La función pública, especialmente su élite de altos directivos competentes e independientes, resulta determinante en cualquier país avanzado. Sin embargo, desde hace décadas viene siendo maltratada por el poder político, que prioriza colocar a personas de confianza más que reconocer a profesionales preparados. Todo ello cercena la posibilidad de desarrollo laboral del funcionariado y desmotiva a aquellos, no pocos, con experiencia y capacidad que, a menudo, acaban por desear que les alcance la edad de jubilación lo antes posible.
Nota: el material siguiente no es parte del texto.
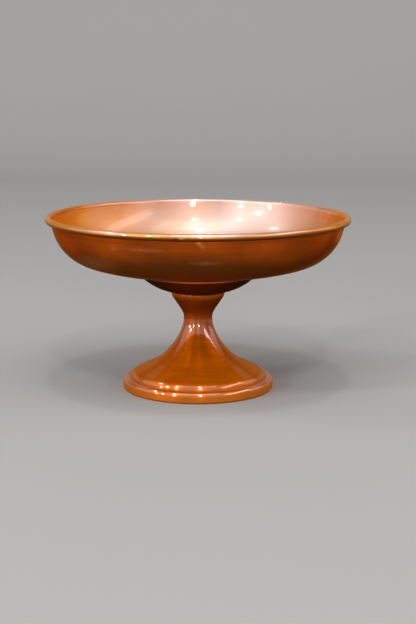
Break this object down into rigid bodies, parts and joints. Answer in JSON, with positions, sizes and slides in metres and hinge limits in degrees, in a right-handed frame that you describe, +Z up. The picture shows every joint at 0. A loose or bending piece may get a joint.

Pero la solución no es el teletrabajo y, aún menos, en las actuales circunstancias.
El papel del alto funcionariado resulta más clave que nunca desde la presencialidad
Al momento de enorme complejidad que vivimos en el mundo occidental, agravado en Cataluña por las secuelas del procés, ha intentado responder Salvador Illa con su propuesta de movilizar 18.500 millones de euros en cinco años para relanzar la economía catalana. Un proyecto compacto, sustentado en infraestructuras, modernización productiva, conocimiento, igualdad de oportunidades y buen gobierno.
El plan, similar conceptualmente al Next Generation, requiere de cuatro grandes pilares para su buen desarrollo: prioridades políticas, inversión pública, ambición empresarial y un cuerpo administrativo que gestione adecuadamente una transformación que, en buena medida, pasa por el buen hacer de consejerías y entes públicos. Por ello, el papel del alto funcionariado resulta más clave que nunca y sólo podrá ejercer su función de coordinación y estímulo de los equipos desde la presencialidad. La apuesta por la digitalización e inteligencia artificial debe simplificar la relación del ciudadano con la administración, pero no puede suplantar el liderazgo de quien se halla al frente de decenas, centenares o miles de personas.
La responsabilidad del alto funcionariado para recuperar credibilidad perdida y contribuir a la transformación productiva del país, pasa por estar al frente de los suyos y mostrarse a la ciudadanía; y, desde ahí, exigir con toda contundencia una mayor independencia de lo político. Es el momento.